BDD 101 is a blog series to teach the basics of behavior-driven development. It is both a “getting started” guide for BDD beginners, as well as a best-practice reference for pros. I wrote this series for anyone involved in the daily duties of software development: developers, testers, scrum masters, product owners, and managers. The content in this series comes from my experiences using BDD for many projects. It focuses on Gherkin-based specification, and test automation will be a major theme. If this series is for you, then let’s dive in!

The BDD 101 table of contents is given on the Automation Panda BDD page. Note that some articles in the series were posted months apart and will not all appear together using the “previous” and “next” article arrows.

The Big BDD Picture: The main goals of BDD are collaboration and automation.

What is a Behavior?

behavior is how a product or feature operates. It is defined as a scenario of inputs, actions, and outcomes. A product or feature exhibits countless behaviors. Identifying behaviors individually brings clarity and simplicity. It also helps explain how behaviors are related. Below are examples of behaviors:

  • Logging into a web page
  • Clicking links on a navigation bar
  • Submitting forms
  • Making successful service calls
  • Receiving expected errors

Separating individual behaviors makes it easy to define a system without unnecessary repetition. For example, there may be multiple ways to navigate to the same page.

Nav Behaviors

Search from a text field and searching directly from URL parameters both lead to the same results page.

What is BDD?

Behavior­-Driven Development (BDD) is a test­-centric software development process that grew out of Test-­Driven Development (TDD). It has been around since roughly the mid-2000s. BDD focuses on clearly identifying the desired behavior of a feature from the very start. Behaviors are identified using specification by example: behavior specs are written to illustrate the desired behavior with realistic examples, rather than being written with abstract, generic jargon. They serve as both the product’s requirements/acceptance criteria (before development) and its test cases (after development). Gherkin is one of the most popular languages for writing formal behavior specifications – it captures behaviors as “Given-When-Then” scenarios.
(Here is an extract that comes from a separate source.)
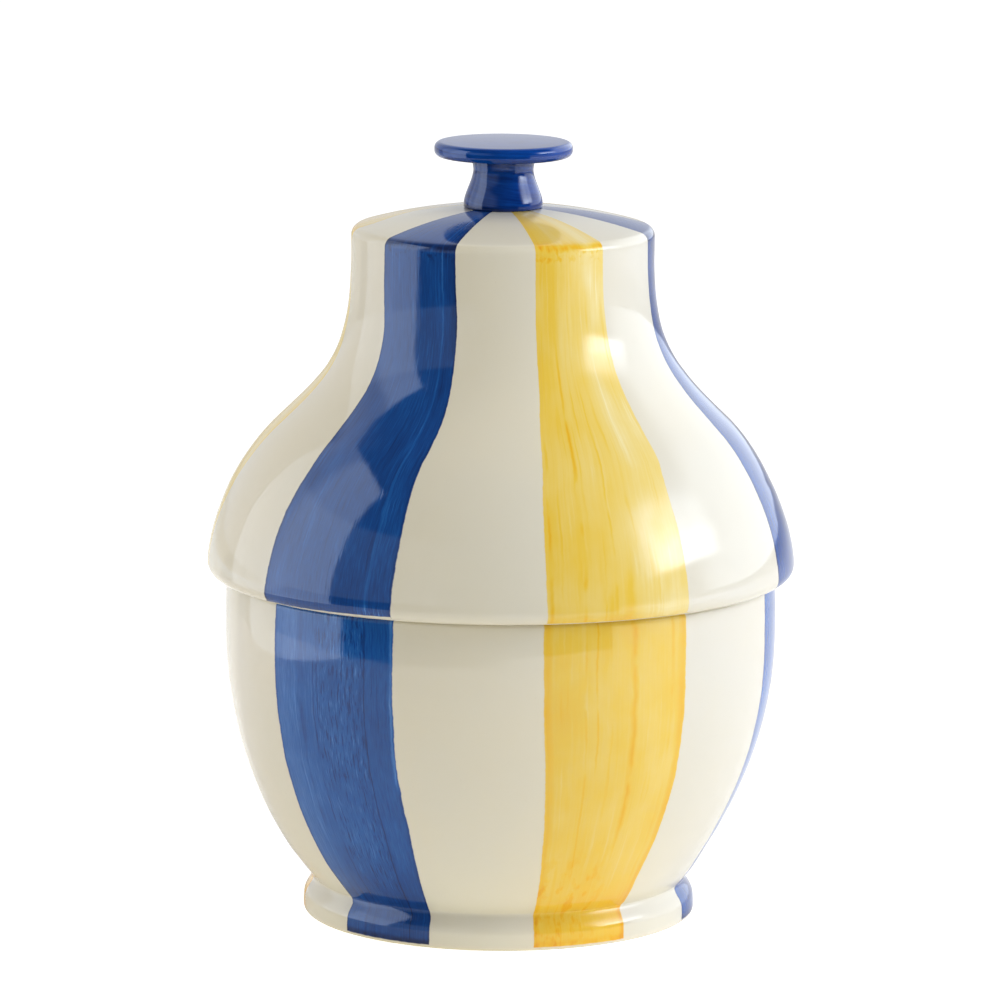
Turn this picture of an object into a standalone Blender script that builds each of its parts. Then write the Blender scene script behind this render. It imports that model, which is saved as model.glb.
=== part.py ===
"""A lidded ceramic canister, turned about +Z and standing on the table at z = 0.

A belly-shaped bowl stands on a flared foot ring. A bell-shaped lid rests on the
bowl's rim, is kept in place by a flange inside the mouth, and is lifted by a
spool-shaped knob. Lengths are in metres and angles in degrees.
"""

import math

import bpy

# Gaps
SEAT_GAP = 0.0003  # between two pieces that rest on each other
FLANGE_CLEARANCE = 0.0016  # round the lid's flange, inside the jar's mouth
MERGE_DISTANCE = 0.00001  # joins a turned profile's points on its own axis

# Foot ring
FOOT_HEIGHT = 0.0119
FOOT_RADIUS = 0.0669  # widest, near the table
FOOT_FLARE_HEIGHT = 0.0045  # level of the widest radius
FOOT_EDGE_ROUND = 0.0013
FOOT_LAND = 0.0040  # width of the flat ring that touches the table
FOOT_TOP_WIDTH = 0.0110
FOOT_FLARE_TOP_SHARE = 0.45
FOOT_FLARE_BASE_SHARE = 0.35

# Bowl
WAIST_RADIUS = 0.0638  # crease where the bowl meets its foot
BELLY_RADIUS = 0.0938
SIDE_RISE = 0.0850  # from the waist up to the widest level
COLLAR_RISE = 0.0195  # from the widest level up to the rim
MOUTH_DRAW = 0.0003  # how far the rim is drawn in from the belly
JAR_WALL = 0.0050
JAR_FLOOR = 0.0060
RIM_ROUND = 0.0018
FLOOR_ROUND = 0.0140
COLLAR_BEND_SHARE = 0.55  # height in the collar at which it starts to draw in

# Lid
LIP_RADIUS = 0.1000  # the canister's widest radius
LIP_ROUND = 0.0040
SWELL_RADIUS = 0.0764  # where the bell's curve turns from bulging to hollow
SWELL_RISE = 0.0492  # from the lip's widest level up to the swell
NECK_RADIUS = 0.0514
NECK_RISE = 0.0612  # from the swell up to the straight neck
NECK_BAND = 0.0039
CROWN_RISE = 0.0069  # from the shoulder's corner up to the knob's seat
SHOULDER_ROUND = 0.0032
LID_WALL = 0.0050
CROWN_WALL = 0.0055
LEDGE_HEIGHT = 0.0065  # thickness of the ring that rests on the jar's rim
LEDGE_ROUND = 0.0030
CEILING_ROUND = 0.0040
SWELL_SLOPE = 46.5  # degrees away from the vertical
LIP_PULL_SHARE = 0.155
SWELL_LOWER_PULL_SHARE = 0.505
SWELL_UPPER_PULL_SHARE = 0.450
NECK_PULL_SHARE = 0.575

# Flange inside the mouth
FLANGE_DEPTH = 0.0130
FLANGE_WALL = 0.0045
FLANGE_ROUND = 0.0012

# Knob
STEM_HEIGHT = 0.0154
STEM_BASE_RADIUS = 0.0134
STEM_WAIST_RADIUS = 0.0102
STEM_TOP_RADIUS = 0.0106
STEM_BASE_BAND = 0.0020
STEM_BASE_ROUND = 0.0006
STEM_TOP_BAND = 0.0028
STEM_PULL_SHARE = 0.30
SEAT_MARGIN = 0.0004  # flat on the lid's crown beyond the stem
DISC_RADIUS = 0.0234
DISC_EDGE = 0.0052  # height of the rounded rim
DISC_UNDERCUT = 0.0015  # how far the underside falls from its rim to the stem
DISC_ROUND = 0.0021

# Facets
JAR_SEGMENTS = 48
KNOB_SEGMENTS = 36
SIDE_STEPS = 16
INNER_SIDE_STEPS = 10
BELL_STEPS = 10
INNER_BELL_STEPS = 7
FLARE_STEPS = 4
STEM_STEPS = 5
CORNER_STEPS = 3
WIDE_CORNER_STEPS = 4
CROWN_STEPS = 4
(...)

With the help of automation tools, scenarios can easily be turned into automated test cases. Anybody from engineers to product owners can write BDD scenarios, since they are just English phrases. BDD keeps developers focused on delivering precisely what the product owner wants. It also expedites testing. As such, BDD pairs nicely with Agile Software Development.

Quick Points

  • BDD is specification by example.
    • When someone says “BDD”, immediately think of “Given-When-Then”.
  • BDD focuses on behavior first.
    • Behavior scenarios are the cornerstone of BDD.
  • BDD is a refinement of the Agile process, not an overhaul.
    • It formalizes acceptance criteria and test coverage.
  • BDD is a paradigm shift.
    • Behaviors become the team’s main focus.

The Origins of BDD

The following quote comes from an article entitled Introducing BDD, written by Dan North (the “Father of BDD”) in March 2006:

I had a problem. While using and teaching agile practices like test-driven development (TDD) on projects in different environments, I kept coming across the same confusion and misunderstandings. Programmers wanted to know where to start, what to test and what not to test, how much to test in one go, what to call their tests, and how to understand why a test fails.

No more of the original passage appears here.